##### Collected data #####

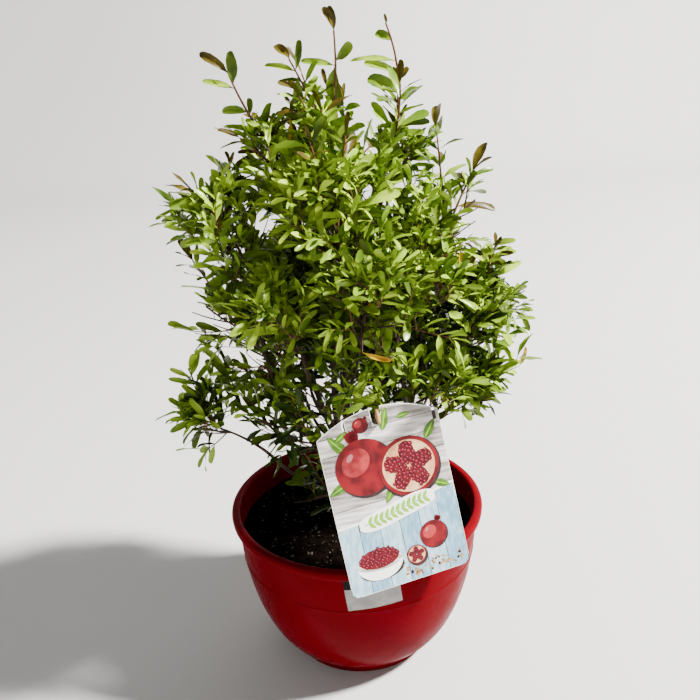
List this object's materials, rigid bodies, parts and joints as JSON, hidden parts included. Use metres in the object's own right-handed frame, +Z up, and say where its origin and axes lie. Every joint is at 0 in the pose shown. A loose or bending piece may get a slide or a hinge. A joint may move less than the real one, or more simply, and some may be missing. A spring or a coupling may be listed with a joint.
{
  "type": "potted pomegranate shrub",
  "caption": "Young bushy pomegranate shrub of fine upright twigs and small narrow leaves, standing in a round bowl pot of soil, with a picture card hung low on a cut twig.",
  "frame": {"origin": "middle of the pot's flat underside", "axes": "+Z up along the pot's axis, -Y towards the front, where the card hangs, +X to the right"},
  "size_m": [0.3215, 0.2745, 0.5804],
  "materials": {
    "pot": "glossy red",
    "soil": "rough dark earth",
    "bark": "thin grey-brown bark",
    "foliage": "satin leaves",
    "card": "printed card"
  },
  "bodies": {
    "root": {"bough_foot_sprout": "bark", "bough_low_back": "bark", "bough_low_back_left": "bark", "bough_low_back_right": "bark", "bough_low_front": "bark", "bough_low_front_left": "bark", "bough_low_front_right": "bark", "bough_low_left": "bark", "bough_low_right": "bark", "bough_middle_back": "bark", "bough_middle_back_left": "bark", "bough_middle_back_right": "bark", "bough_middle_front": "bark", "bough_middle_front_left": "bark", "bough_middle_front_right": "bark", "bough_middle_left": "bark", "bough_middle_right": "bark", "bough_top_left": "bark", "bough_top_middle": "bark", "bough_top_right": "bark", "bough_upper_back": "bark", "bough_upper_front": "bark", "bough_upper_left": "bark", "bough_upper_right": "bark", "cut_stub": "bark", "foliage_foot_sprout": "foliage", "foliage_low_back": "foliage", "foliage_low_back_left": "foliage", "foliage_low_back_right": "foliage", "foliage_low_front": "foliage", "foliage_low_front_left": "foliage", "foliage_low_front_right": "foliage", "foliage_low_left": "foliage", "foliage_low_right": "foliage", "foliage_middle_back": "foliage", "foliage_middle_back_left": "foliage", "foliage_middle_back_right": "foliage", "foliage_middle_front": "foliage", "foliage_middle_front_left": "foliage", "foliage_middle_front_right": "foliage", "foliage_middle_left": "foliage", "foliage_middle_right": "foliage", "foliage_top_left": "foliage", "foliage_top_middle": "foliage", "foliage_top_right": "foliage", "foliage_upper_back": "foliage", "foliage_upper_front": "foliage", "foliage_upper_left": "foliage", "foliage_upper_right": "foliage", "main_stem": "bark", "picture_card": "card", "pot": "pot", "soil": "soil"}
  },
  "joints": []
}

#####

What is required |
Provide the number of lines in the data above that contain the string "axes", and nothing else.

Exercise result |
2